PROMPT:
Render the following material again verbatim, leaving nothing out.

DATA SHOWN:
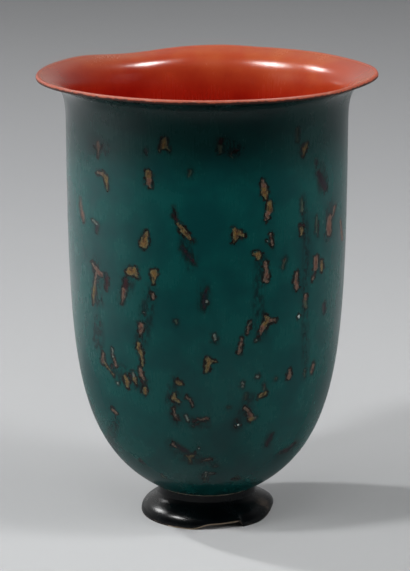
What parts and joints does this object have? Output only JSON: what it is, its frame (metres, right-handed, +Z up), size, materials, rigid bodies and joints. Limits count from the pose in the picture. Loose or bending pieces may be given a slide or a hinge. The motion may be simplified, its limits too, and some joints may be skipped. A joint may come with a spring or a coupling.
{
  "type": "lacquered metal vase",
  "caption": "Deep round-bottomed vase of lacquered sheet metal with a wide wavy flared lip, on a small flared foot.",
  "frame": {"origin": "on the axis of the body, at the height of the hem that the vase stands on", "axes": "+Z up along the body's axis; -Y towards the pictured side, +X to its right"},
  "size_m": [0.193, 0.193, 0.2599],
  "materials": {
    "sheet_brass": "raised and planished sheet, bare only at the worn hem",
    "braze": "filed braze fillet, dull",
    "gilded_lacquer": "gold leaf in brown lacquer, rubbed smooth",
    "green_lacquer": "deep green lacquer, rubbed to a satin gloss, ground showing through in flecks",
    "red_lacquer": "vermilion lacquer, satin gloss",
    "black_lacquer": "black lacquer, polished"
  },
  "bodies": {
    "root": {"body_shell": "sheet_brass", "foot_skirt": "sheet_brass", "braze_ring": "braze", "gilded_ground_coat": "gilded_lacquer", "green_top_coat": "green_lacquer", "red_inner_coat": "red_lacquer", "black_foot_coat": "black_lacquer", "black_underside_coat": "black_lacquer"}
  },
  "joints": []
}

PROBLEM SOLUTION:
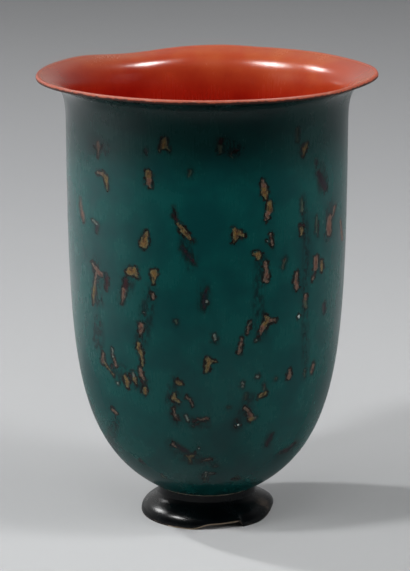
What parts and joints does this object have? Output only JSON: what it is, its frame (metres, right-handed, +Z up), size, materials, rigid bodies and joints. Limits count from the pose in the picture. Loose or bending pieces may be given a slide or a hinge. The motion may be simplified, its limits too, and some joints may be skipped. A joint may come with a spring or a coupling.
{
  "type": "lacquered metal vase",
  "caption": "Deep round-bottomed vase of lacquered sheet metal with a wide wavy flared lip, on a small flared foot.",
  "frame": {"origin": "on the axis of the body, at the height of the hem that the vase stands on", "axes": "+Z up along the body's axis; -Y towards the pictured side, +X to its right"},
  "size_m": [0.193, 0.193, 0.2599],
  "materials": {
    "sheet_brass": "raised and planished sheet, bare only at the worn hem",
    "braze": "filed braze fillet, dull",
    "gilded_lacquer": "gold leaf in brown lacquer, rubbed smooth",
    "green_lacquer": "deep green lacquer, rubbed to a satin gloss, ground showing through in flecks",
    "red_lacquer": "vermilion lacquer, satin gloss",
    "black_lacquer": "black lacquer, polished"
  },
  "bodies": {
    "root": {"body_shell": "sheet_brass", "foot_skirt": "sheet_brass", "braze_ring": "braze", "gilded_ground_coat": "gilded_lacquer", "green_top_coat": "green_lacquer", "red_inner_coat": "red_lacquer", "black_foot_coat": "black_lacquer", "black_underside_coat": "black_lacquer"}
  },
  "joints": []
}